◆ Records from a data source:
#####
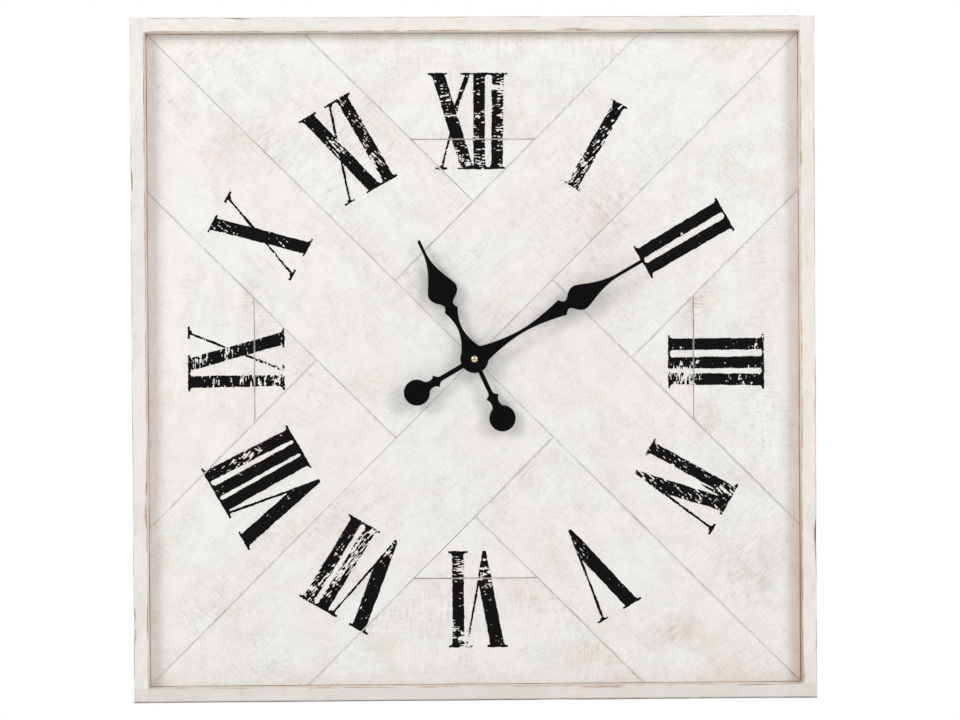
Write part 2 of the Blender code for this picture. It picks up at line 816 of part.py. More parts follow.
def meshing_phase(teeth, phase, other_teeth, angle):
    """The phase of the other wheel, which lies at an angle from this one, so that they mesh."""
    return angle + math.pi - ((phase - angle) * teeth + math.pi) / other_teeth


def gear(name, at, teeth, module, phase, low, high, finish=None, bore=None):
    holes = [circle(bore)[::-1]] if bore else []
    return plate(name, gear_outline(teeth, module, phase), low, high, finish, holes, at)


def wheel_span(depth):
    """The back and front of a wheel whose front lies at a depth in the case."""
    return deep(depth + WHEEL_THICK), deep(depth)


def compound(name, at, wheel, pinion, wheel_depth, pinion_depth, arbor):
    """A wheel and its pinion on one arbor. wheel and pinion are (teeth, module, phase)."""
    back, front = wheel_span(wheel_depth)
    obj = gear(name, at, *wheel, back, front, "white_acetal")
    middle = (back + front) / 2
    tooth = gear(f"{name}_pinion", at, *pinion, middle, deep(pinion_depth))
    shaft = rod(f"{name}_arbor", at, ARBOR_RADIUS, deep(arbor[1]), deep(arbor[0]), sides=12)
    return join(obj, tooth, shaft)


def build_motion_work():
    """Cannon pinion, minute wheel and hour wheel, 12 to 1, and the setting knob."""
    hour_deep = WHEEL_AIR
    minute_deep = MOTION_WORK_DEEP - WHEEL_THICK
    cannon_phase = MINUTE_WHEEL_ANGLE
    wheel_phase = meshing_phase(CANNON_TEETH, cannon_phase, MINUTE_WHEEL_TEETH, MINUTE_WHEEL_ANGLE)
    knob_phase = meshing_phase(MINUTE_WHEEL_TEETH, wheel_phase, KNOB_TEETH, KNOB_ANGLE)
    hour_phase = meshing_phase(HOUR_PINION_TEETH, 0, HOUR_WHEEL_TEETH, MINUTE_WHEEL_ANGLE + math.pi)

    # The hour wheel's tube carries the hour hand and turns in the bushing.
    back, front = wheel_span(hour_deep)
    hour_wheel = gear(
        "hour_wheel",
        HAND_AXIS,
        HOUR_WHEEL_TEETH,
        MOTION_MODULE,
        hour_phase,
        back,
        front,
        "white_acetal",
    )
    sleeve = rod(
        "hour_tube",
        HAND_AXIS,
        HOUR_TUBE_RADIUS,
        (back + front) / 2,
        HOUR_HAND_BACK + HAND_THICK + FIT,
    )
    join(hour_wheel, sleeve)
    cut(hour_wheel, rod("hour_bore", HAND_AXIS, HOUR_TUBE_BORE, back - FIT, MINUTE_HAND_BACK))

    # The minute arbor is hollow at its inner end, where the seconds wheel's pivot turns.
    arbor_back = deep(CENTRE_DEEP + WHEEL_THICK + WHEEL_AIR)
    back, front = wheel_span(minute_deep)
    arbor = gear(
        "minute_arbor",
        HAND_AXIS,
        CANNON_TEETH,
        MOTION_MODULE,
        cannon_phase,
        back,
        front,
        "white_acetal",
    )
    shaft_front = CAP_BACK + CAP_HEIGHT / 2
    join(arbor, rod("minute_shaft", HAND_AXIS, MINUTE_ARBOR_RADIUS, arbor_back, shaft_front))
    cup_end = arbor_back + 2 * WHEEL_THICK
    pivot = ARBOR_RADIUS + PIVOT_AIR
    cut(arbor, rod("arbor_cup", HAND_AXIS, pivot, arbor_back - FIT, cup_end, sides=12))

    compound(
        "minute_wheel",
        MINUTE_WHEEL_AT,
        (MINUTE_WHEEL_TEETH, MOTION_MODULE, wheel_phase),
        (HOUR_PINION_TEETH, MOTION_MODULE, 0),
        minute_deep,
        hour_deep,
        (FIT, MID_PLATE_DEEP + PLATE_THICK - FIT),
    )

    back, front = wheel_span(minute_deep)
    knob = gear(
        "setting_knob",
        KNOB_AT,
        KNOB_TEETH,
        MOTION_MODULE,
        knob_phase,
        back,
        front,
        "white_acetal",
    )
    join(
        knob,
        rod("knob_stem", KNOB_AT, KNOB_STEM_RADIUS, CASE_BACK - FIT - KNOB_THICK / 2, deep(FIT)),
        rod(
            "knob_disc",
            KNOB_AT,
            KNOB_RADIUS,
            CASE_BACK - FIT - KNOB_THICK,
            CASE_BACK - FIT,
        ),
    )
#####
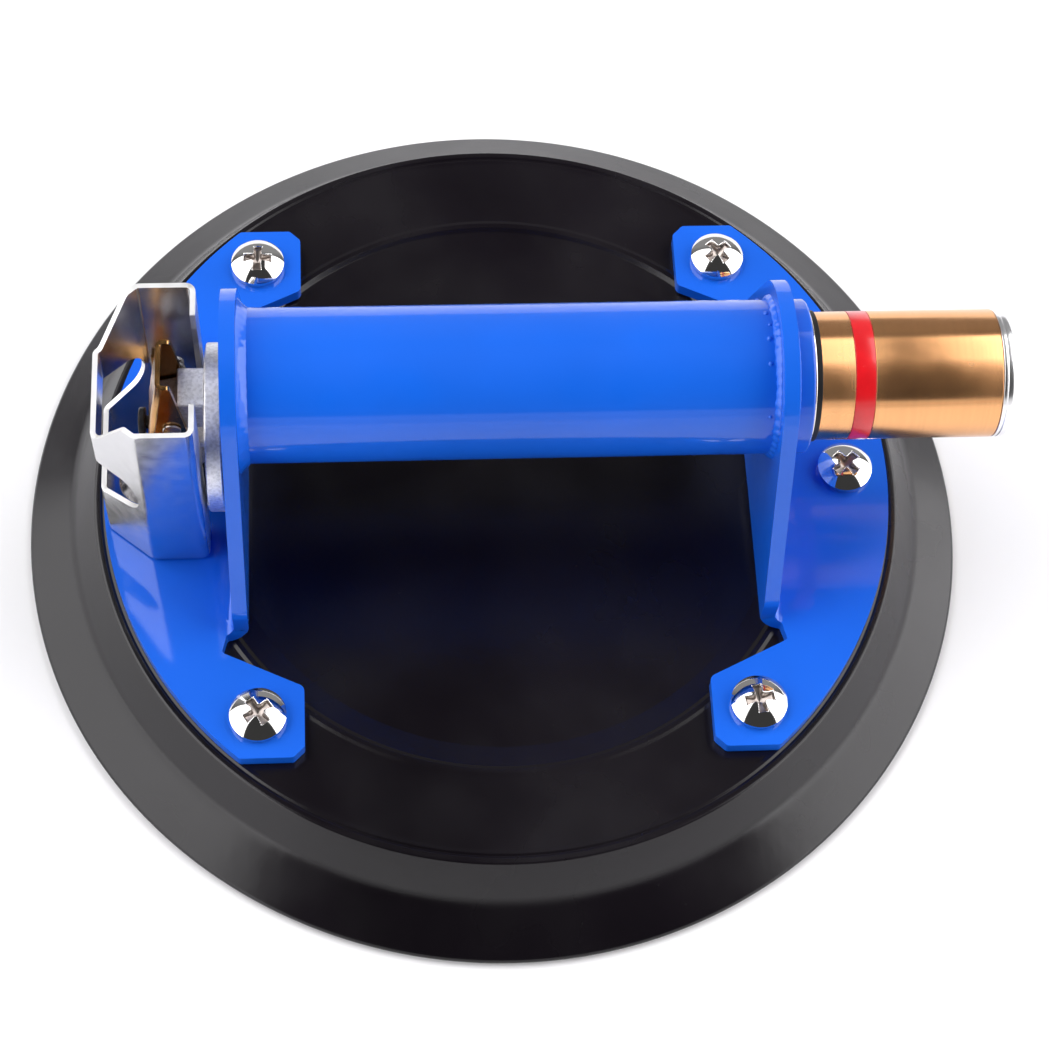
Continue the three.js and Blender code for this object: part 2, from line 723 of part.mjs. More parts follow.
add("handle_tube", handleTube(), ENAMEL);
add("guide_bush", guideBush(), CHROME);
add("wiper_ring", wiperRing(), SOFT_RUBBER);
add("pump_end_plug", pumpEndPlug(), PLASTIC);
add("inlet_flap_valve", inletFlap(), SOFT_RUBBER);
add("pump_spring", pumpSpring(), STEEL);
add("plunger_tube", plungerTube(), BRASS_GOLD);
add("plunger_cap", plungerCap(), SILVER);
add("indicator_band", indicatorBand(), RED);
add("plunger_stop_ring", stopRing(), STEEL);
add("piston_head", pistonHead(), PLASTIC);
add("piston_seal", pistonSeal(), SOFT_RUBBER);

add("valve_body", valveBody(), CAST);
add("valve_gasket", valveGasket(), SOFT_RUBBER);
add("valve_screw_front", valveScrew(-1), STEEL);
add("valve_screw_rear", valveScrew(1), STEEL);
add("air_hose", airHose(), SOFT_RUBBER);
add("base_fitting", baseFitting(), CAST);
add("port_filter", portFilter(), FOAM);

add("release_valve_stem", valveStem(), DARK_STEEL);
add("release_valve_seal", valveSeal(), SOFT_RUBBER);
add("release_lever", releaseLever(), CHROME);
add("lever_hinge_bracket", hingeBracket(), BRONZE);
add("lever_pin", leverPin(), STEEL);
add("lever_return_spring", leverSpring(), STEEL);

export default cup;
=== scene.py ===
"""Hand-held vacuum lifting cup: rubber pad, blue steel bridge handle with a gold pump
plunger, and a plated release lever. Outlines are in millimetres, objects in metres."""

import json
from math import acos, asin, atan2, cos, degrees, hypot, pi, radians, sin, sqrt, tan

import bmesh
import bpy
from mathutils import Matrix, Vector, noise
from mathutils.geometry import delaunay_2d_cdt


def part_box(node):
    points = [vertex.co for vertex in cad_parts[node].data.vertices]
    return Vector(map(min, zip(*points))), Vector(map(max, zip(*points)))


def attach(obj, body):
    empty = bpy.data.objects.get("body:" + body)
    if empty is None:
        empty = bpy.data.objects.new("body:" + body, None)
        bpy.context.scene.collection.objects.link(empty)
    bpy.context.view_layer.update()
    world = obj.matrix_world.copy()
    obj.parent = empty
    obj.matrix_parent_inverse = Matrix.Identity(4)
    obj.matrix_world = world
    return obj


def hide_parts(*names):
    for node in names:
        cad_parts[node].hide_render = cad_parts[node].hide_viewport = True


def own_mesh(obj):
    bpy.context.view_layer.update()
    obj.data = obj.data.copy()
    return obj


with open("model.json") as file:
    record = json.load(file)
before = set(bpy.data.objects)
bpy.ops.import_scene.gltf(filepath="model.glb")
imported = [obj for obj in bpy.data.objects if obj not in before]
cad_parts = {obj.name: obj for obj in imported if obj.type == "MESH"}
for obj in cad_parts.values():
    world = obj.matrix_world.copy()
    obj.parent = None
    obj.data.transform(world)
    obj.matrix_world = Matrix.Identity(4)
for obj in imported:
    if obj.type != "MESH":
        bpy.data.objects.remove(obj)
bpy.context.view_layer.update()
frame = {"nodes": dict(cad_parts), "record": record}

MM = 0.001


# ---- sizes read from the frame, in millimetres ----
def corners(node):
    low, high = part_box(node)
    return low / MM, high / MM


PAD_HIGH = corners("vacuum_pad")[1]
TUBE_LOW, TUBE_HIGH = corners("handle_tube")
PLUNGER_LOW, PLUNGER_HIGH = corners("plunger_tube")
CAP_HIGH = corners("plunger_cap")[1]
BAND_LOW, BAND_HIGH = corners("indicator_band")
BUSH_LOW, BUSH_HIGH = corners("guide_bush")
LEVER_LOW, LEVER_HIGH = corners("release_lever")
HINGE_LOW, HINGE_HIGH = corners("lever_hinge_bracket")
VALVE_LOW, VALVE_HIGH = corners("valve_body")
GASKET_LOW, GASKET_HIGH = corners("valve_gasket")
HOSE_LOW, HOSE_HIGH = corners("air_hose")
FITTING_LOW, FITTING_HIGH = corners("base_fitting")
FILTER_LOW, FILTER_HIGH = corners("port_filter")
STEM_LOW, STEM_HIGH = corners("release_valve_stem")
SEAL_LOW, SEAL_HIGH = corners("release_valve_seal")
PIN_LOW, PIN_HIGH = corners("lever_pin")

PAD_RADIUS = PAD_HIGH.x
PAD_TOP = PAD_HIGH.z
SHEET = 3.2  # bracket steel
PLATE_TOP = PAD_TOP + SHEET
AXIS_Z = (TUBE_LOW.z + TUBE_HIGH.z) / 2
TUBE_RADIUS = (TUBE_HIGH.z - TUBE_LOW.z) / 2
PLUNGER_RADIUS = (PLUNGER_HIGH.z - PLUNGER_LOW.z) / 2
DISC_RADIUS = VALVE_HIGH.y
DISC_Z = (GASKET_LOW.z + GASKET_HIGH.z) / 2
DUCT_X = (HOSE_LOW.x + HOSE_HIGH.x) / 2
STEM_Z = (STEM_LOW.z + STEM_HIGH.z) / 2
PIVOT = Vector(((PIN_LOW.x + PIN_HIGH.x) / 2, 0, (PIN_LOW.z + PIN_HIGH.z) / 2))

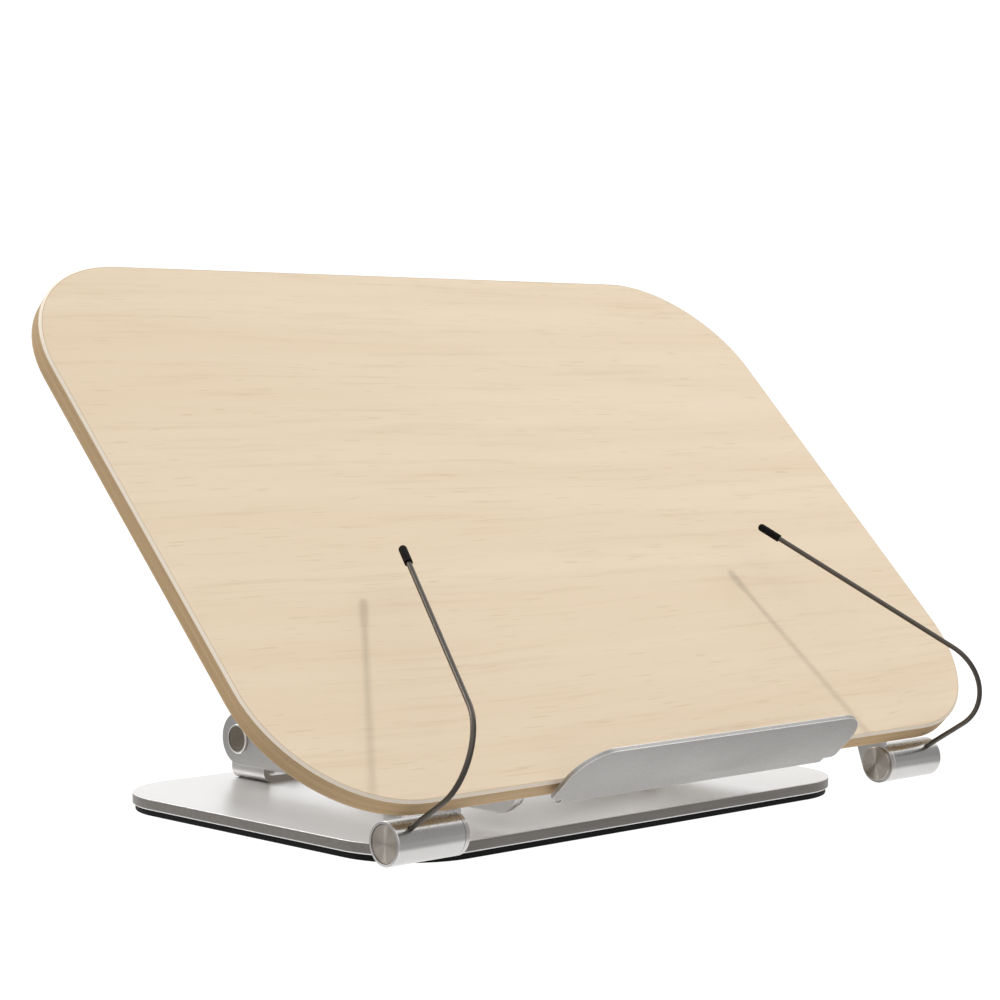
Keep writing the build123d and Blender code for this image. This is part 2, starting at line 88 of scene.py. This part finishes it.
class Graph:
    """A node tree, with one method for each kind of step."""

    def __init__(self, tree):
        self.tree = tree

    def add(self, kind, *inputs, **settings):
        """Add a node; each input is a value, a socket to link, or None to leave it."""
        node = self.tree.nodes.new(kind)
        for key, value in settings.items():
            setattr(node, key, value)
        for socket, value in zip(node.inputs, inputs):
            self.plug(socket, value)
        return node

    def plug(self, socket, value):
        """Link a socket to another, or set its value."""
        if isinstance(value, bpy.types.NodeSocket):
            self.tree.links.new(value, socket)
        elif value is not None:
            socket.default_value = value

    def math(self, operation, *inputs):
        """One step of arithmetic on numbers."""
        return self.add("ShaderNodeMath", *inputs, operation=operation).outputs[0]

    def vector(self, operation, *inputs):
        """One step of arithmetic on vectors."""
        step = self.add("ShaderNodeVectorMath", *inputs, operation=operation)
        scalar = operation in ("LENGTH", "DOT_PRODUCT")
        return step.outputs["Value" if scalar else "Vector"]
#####
◆ Exercise: Search the lines for the word "json" and report how many contain it, by number only.

◆ Exercise response: 3